第169話 失敗作
今度の患者は倉橋愛衣13歳である。
渋沢吾郎:どうしましたか?
倉橋愛衣:父親に「失敗作」と言われました。それを聞いていた母親も否定をしませんでした。辛いことがあっても頑張って今まで生きてきたのにそんな風に言われてショックでした。母親も否定をしなくて、みんなそう思っているのかな、と思ってしまいます。図々しいとは思いますが、元気付けてほしいです。
渋沢吾郎:私は、あなたを認めていますよ。
倉橋愛衣:本当ですか?
渋沢吾郎:学校の先生もわかってもらえないんですか?
倉橋愛衣:そうみたいです。でも、「失敗作」はひどすぎじゃありませんか?
渋沢吾郎:若いうちは何でもやればできる時期です。私が全力で支えます。あなたのお父さんは恐らく、成績表しか見ていないのでしょう。あなたは、まだ13歳何でもできる時期です。私ができることは何でもするので、何でもできるようになって親を見返してやりましょう。
倉橋愛衣:なんかやる気が出てきました。私、親を見返してやります。
渋沢吾郎:では、成績をよくするには勉強法があります。読んで覚えられないのであれば、書いて覚えましょう。私の経営する塾に来ますか?

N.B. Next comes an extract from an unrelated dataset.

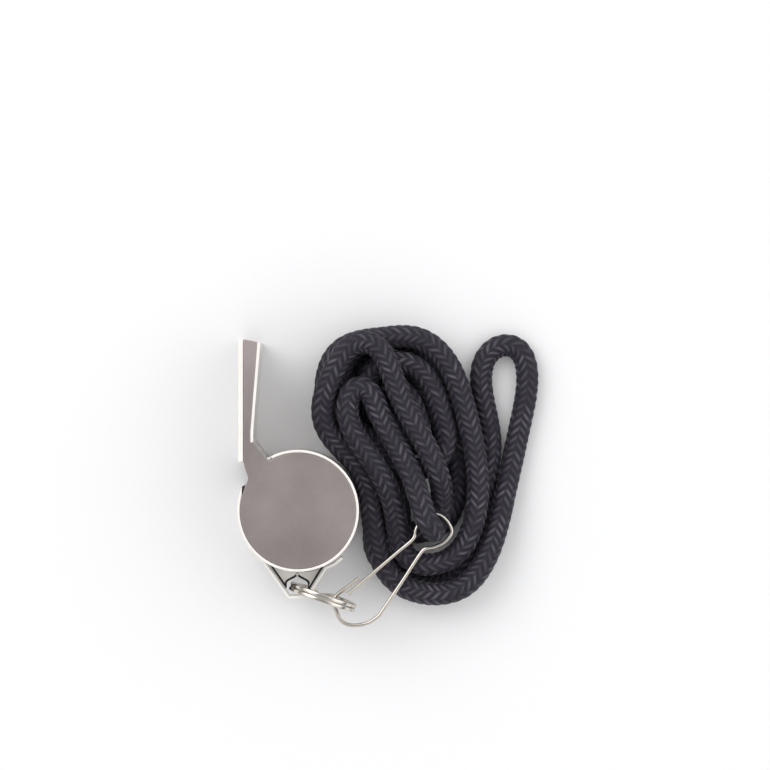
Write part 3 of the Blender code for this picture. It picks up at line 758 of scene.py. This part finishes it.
def makePea():
    low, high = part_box("cork_pea")
    middle = (low + high) / 2
    shape = bmesh.new()
    bmesh.ops.create_icosphere(shape, subdivisions=cork["subdivisions"], radius=(high.x - low.x) / 2,
                               matrix=Matrix.Translation(middle))
    for vert in shape.verts:
        pit = max(0, noise.noise(vert.co * cork["pitScale"]) - cork["pitAbove"])
        vert.co -= (vert.co - middle).normalized() * pit * cork["pitDepth"]
    mesh = finishMesh(shape, "cork_ball")
    mesh.materials.append(corkMaterial())
    placePiece(bpy.data.objects.new("cork_ball", mesh), "cork_pea")


studio = {
    "floor": (0.83, 0.83, 0.84),
    "floorSize": 3,
    "floorRoughness": 0.9,
    "floorDrop": 0.02 * mm,
    "background": (0.91, 0.91, 0.915),
    "fill": 0.9,
    "mirrored": [(0.12, 0.2), (0.4, 1.0), (0.74, 1.0), (0.9, 0.36)],  # height in the sky and grey
    "aim": (0.015, 0.01, 0),
    "lamps": [
        {"at": (-0.55, 0.5, 0.75), "size": 0.9, "power": 4.0},
        {"at": (0.7, 0.15, 0.5), "size": 1.2, "power": 2.0},
    ],
}


def makeFloor():
    shape = bmesh.new()
    bmesh.ops.create_grid(shape, x_segments=1, y_segments=1, size=studio["floorSize"])
    mesh = finishMesh(shape, "floor")
    made, tree, shader = newMaterial("floor_paint")
    shader.inputs["Base Color"].default_value = (*studio["floor"], 1)
    shader.inputs["Roughness"].default_value = studio["floorRoughness"]
    mesh.materials.append(made)
    floor = bpy.data.objects.new("floor", mesh)
    floor.location.z = -studio["floorDrop"]
    bpy.context.scene.collection.objects.link(floor)


# Even fill light. Mirrors see a dim zenith, pale sides and a dark horizon, as in a studio tent
def makeWorld():
    world = bpy.data.worlds.new("studio")
    world.use_nodes = True
    bpy.context.scene.world = world
    tree = world.node_tree
    background = tree.nodes["Background"]
    place = tree.nodes.new("ShaderNodeTexCoord")
    split = tree.nodes.new("ShaderNodeSeparateXYZ")
    tree.links.new(place.outputs["Generated"], split.inputs[0])
    ramp = tree.nodes.new("ShaderNodeValToRGB")
    ramp.color_ramp.interpolation = "EASE"
    while len(ramp.color_ramp.elements) < len(studio["mirrored"]):
        ramp.color_ramp.elements.new(0.5)
    for element, (height, grey) in zip(ramp.color_ramp.elements, studio["mirrored"]):
        element.position = height
        element.color = (grey, grey, grey, 1)
    tree.links.new(split.outputs[2], ramp.inputs[0])
    light = tree.nodes.new("ShaderNodeLightPath")
    fill = [studio["fill"]] * 3
    tone = addMix(tree, light.outputs["Is Glossy Ray"], fill, ramp.outputs[0])
    tone = addMix(tree, light.outputs["Is Camera Ray"], tone, studio["background"])
    tree.links.new(tone, background.inputs["Color"])


def makeLamps():
    for i, lamp in enumerate(studio["lamps"]):
        data = bpy.data.lights.new(f"lamp_{i}", "AREA")
        data.shape = "DISK"
        data.size = lamp["size"]
        data.energy = lamp["power"]
        made = bpy.data.objects.new(f"lamp_{i}", data)
        made.location = lamp["at"]
        made.rotation_mode = "QUATERNION"
        made.rotation_quaternion = (Vector(studio["aim"]) - Vector(lamp["at"])).to_track_quat("-Z", "Y")
        bpy.context.scene.collection.objects.link(made)


bpy.context.scene.view_settings.view_transform = "Standard"
addCamera()
makeLanyard()
platingGroup = plateGroup()
materials = {name: metalMaterial(name) for name in metals}
for nodeName in sheets:
    roundedSheet(nodeName)
print("sheets done")
makeRing()
makeWire("hook_wire", "snap_hook", bentPlaces(wire["hook"]) + eyePlaces(wire["hookEnd"]))
makeWire("gate_wire", "snap_gate", eyePlaces(wire["gateStart"]) + bentPlaces(wire["gate"]))
print("ring and hook done")
makePea()
makeFloor()
makeWorld()
makeLamps()
print("studio done")

bpy.context.view_layer.update()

倉橋愛衣:商売上手ですね。でも、先生の塾なら成績が上がる気がします。
渋沢吾郎:成績が上がる思ってもらえると嬉しいです。私の塾に来ますか?
倉橋愛衣:はい。
渋沢吾郎:じゃあ、明日から来てくださいね。
倉橋愛衣:はい。ありがとうございました。
そして夜、吾郎と清子は話した。
渋沢清子:あなたって、人をやる気にさせる天才だよね。
渋沢吾郎:中学生なら誰かが背中を押してあげなきゃな。
渋沢清子:でも、わたしとのH をやる気にさせる天才でもあるよね。
渋沢吾郎:どの辺が?
渋沢清子:テクニック。
渋沢吾郎:じゃあ、今日も俺のテクニックを受けてみる?
渋沢清子:テクニックじゃなくクリニックの間違いなんじゃない?
渋沢吾郎:うまいことを言うなあ。座布団1枚って座布団がないから清子の肉布団1枚。
渋沢清子:今の表現微妙。
と、今日も吾郎と清子は楽しく過ごしていました。